* TASK BRIEF
Beginning with the line that contains "checks and export" and ending with the line that contains "obj.parent = empty", reproduce each line exactly; include both and add nothing.

* Records with modeling code

+ + + +

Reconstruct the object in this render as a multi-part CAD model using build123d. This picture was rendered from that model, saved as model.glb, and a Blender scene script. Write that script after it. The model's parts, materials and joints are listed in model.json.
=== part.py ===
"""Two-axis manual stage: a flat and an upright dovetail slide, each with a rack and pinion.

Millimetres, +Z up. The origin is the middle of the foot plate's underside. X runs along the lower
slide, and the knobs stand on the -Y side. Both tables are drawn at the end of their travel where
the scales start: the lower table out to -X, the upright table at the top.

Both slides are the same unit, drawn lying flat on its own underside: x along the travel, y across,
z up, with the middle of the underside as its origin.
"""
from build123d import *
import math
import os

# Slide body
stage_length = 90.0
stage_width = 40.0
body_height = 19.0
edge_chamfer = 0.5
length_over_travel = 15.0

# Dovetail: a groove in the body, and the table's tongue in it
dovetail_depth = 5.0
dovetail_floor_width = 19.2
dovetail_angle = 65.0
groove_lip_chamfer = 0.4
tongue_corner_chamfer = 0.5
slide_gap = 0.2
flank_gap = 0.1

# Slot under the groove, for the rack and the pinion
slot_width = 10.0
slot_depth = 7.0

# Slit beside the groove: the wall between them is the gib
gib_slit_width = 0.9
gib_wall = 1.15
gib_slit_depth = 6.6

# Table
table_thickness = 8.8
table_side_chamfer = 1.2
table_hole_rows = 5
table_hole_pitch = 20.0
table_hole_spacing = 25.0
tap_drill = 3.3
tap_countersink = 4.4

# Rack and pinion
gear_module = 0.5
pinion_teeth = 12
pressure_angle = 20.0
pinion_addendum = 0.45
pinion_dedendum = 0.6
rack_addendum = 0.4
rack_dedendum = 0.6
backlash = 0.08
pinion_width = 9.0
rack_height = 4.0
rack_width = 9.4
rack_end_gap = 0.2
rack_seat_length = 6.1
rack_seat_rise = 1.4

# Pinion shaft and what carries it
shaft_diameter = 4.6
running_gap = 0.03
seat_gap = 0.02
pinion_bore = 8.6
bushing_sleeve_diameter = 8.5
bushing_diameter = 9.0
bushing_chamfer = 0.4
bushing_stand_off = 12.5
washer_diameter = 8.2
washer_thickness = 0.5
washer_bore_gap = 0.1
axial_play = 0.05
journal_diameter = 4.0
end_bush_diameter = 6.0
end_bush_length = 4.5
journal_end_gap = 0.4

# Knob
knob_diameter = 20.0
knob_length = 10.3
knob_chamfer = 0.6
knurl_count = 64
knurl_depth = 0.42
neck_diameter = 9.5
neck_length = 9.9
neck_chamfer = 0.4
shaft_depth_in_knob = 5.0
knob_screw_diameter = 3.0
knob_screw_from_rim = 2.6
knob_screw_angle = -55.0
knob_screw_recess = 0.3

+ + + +

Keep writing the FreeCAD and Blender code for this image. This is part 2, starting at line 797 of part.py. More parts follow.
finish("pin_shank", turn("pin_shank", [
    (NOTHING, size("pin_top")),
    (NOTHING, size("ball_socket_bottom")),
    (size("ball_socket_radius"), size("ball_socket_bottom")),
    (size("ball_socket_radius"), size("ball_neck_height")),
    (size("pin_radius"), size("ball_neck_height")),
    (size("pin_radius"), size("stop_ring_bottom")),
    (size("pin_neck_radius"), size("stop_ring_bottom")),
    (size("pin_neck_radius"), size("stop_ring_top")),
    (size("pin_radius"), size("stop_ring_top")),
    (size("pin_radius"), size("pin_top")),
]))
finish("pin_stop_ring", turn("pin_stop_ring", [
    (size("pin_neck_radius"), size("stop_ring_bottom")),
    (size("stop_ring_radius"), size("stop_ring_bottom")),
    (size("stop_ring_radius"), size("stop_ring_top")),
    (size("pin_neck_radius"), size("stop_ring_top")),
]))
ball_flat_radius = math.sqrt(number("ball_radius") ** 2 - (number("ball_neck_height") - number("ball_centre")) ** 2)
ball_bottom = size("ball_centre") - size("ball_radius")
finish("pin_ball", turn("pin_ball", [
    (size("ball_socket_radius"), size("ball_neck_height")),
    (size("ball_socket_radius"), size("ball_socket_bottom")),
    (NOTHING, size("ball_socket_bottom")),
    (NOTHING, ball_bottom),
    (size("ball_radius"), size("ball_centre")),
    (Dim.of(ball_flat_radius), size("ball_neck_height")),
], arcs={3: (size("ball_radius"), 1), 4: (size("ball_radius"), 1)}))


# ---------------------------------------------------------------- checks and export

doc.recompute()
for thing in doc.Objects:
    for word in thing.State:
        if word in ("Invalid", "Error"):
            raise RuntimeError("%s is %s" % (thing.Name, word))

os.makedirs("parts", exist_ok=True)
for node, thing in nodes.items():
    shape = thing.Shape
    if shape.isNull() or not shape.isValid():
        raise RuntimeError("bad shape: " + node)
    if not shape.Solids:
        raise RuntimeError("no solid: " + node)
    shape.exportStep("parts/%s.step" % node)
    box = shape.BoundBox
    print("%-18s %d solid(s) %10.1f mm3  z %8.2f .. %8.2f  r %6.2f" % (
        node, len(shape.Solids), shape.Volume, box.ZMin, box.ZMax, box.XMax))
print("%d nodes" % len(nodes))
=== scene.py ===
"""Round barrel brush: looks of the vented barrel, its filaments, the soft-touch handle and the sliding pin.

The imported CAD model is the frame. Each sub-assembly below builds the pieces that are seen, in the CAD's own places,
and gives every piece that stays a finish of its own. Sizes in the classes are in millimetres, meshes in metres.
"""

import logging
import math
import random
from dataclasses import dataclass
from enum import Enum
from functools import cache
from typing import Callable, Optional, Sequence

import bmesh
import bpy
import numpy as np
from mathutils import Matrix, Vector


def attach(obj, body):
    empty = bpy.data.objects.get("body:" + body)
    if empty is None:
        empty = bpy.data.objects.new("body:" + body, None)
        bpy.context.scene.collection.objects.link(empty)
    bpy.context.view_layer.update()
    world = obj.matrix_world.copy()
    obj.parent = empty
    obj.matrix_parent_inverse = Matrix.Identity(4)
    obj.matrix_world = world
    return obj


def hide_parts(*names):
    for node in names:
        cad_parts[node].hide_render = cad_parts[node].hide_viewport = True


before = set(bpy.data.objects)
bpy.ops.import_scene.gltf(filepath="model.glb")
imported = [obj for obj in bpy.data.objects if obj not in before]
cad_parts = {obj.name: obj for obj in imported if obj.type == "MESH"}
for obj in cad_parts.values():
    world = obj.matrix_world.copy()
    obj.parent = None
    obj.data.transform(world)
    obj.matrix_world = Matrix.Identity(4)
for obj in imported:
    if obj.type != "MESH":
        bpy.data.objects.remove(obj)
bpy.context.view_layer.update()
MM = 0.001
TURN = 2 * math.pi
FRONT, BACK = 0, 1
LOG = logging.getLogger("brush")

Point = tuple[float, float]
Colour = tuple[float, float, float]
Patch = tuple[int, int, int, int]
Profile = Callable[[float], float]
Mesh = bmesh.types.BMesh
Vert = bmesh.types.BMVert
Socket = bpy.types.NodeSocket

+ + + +

* FULL ANSWER
# ---------------------------------------------------------------- checks and export

doc.recompute()
for thing in doc.Objects:
    for word in thing.State:
        if word in ("Invalid", "Error"):
            raise RuntimeError("%s is %s" % (thing.Name, word))

os.makedirs("parts", exist_ok=True)
for node, thing in nodes.items():
    shape = thing.Shape
    if shape.isNull() or not shape.isValid():
        raise RuntimeError("bad shape: " + node)
    if not shape.Solids:
        raise RuntimeError("no solid: " + node)
    shape.exportStep("parts/%s.step" % node)
    box = shape.BoundBox
    print("%-18s %d solid(s) %10.1f mm3  z %8.2f .. %8.2f  r %6.2f" % (
        node, len(shape.Solids), shape.Volume, box.ZMin, box.ZMax, box.XMax))
print("%d nodes" % len(nodes))
=== scene.py ===
"""Round barrel brush: looks of the vented barrel, its filaments, the soft-touch handle and the sliding pin.

The imported CAD model is the frame. Each sub-assembly below builds the pieces that are seen, in the CAD's own places,
and gives every piece that stays a finish of its own. Sizes in the classes are in millimetres, meshes in metres.
"""

import logging
import math
import random
from dataclasses import dataclass
from enum import Enum
from functools import cache
from typing import Callable, Optional, Sequence

import bmesh
import bpy
import numpy as np
from mathutils import Matrix, Vector


def attach(obj, body):
    empty = bpy.data.objects.get("body:" + body)
    if empty is None:
        empty = bpy.data.objects.new("body:" + body, None)
        bpy.context.scene.collection.objects.link(empty)
    bpy.context.view_layer.update()
    world = obj.matrix_world.copy()
    obj.parent = empty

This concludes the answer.